**The task**
Write out the full listing again, exactly as it stands.
──────────────────────────────
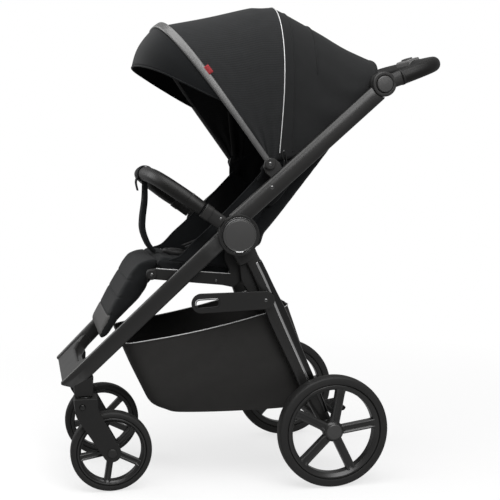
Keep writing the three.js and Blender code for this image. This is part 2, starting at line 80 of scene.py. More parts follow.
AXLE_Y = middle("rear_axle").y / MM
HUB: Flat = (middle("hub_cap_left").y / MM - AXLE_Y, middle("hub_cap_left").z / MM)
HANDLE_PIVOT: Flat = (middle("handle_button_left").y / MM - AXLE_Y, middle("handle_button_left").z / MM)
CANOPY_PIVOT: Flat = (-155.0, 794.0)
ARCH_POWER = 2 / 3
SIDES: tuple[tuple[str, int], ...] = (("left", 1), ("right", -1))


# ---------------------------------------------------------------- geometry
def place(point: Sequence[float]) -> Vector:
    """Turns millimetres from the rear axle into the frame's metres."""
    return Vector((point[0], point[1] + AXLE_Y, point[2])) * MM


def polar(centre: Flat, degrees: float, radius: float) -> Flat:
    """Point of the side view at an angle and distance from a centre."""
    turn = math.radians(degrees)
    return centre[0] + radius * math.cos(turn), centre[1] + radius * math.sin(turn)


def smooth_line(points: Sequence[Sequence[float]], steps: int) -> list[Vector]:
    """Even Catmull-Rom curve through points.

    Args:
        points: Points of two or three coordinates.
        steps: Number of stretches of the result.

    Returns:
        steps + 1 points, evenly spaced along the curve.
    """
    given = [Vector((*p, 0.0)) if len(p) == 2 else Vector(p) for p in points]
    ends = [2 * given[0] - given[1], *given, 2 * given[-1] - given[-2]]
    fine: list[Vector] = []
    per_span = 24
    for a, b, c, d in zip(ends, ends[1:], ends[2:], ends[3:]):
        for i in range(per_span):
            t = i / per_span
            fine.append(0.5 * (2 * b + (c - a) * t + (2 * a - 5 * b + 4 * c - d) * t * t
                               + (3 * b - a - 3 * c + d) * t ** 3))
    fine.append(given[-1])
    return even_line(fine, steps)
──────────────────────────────
**Output for this task**
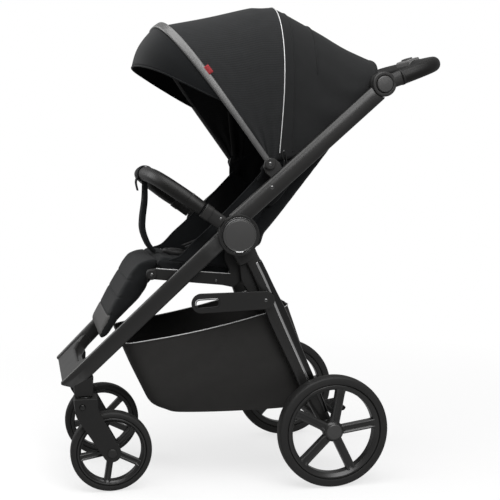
Keep writing the three.js and Blender code for this image. This is part 2, starting at line 80 of scene.py. More parts follow.
AXLE_Y = middle("rear_axle").y / MM
HUB: Flat = (middle("hub_cap_left").y / MM - AXLE_Y, middle("hub_cap_left").z / MM)
HANDLE_PIVOT: Flat = (middle("handle_button_left").y / MM - AXLE_Y, middle("handle_button_left").z / MM)
CANOPY_PIVOT: Flat = (-155.0, 794.0)
ARCH_POWER = 2 / 3
SIDES: tuple[tuple[str, int], ...] = (("left", 1), ("right", -1))


# ---------------------------------------------------------------- geometry
def place(point: Sequence[float]) -> Vector:
    """Turns millimetres from the rear axle into the frame's metres."""
    return Vector((point[0], point[1] + AXLE_Y, point[2])) * MM


def polar(centre: Flat, degrees: float, radius: float) -> Flat:
    """Point of the side view at an angle and distance from a centre."""
    turn = math.radians(degrees)
    return centre[0] + radius * math.cos(turn), centre[1] + radius * math.sin(turn)


def smooth_line(points: Sequence[Sequence[float]], steps: int) -> list[Vector]:
    """Even Catmull-Rom curve through points.

    Args:
        points: Points of two or three coordinates.
        steps: Number of stretches of the result.

    Returns:
        steps + 1 points, evenly spaced along the curve.
    """
    given = [Vector((*p, 0.0)) if len(p) == 2 else Vector(p) for p in points]
    ends = [2 * given[0] - given[1], *given, 2 * given[-1] - given[-2]]
    fine: list[Vector] = []
    per_span = 24
    for a, b, c, d in zip(ends, ends[1:], ends[2:], ends[3:]):
        for i in range(per_span):
            t = i / per_span
            fine.append(0.5 * (2 * b + (c - a) * t + (2 * a - 5 * b + 4 * c - d) * t * t
                               + (3 * b - a - 3 * c + d) * t ** 3))
    fine.append(given[-1])
    return even_line(fine, steps)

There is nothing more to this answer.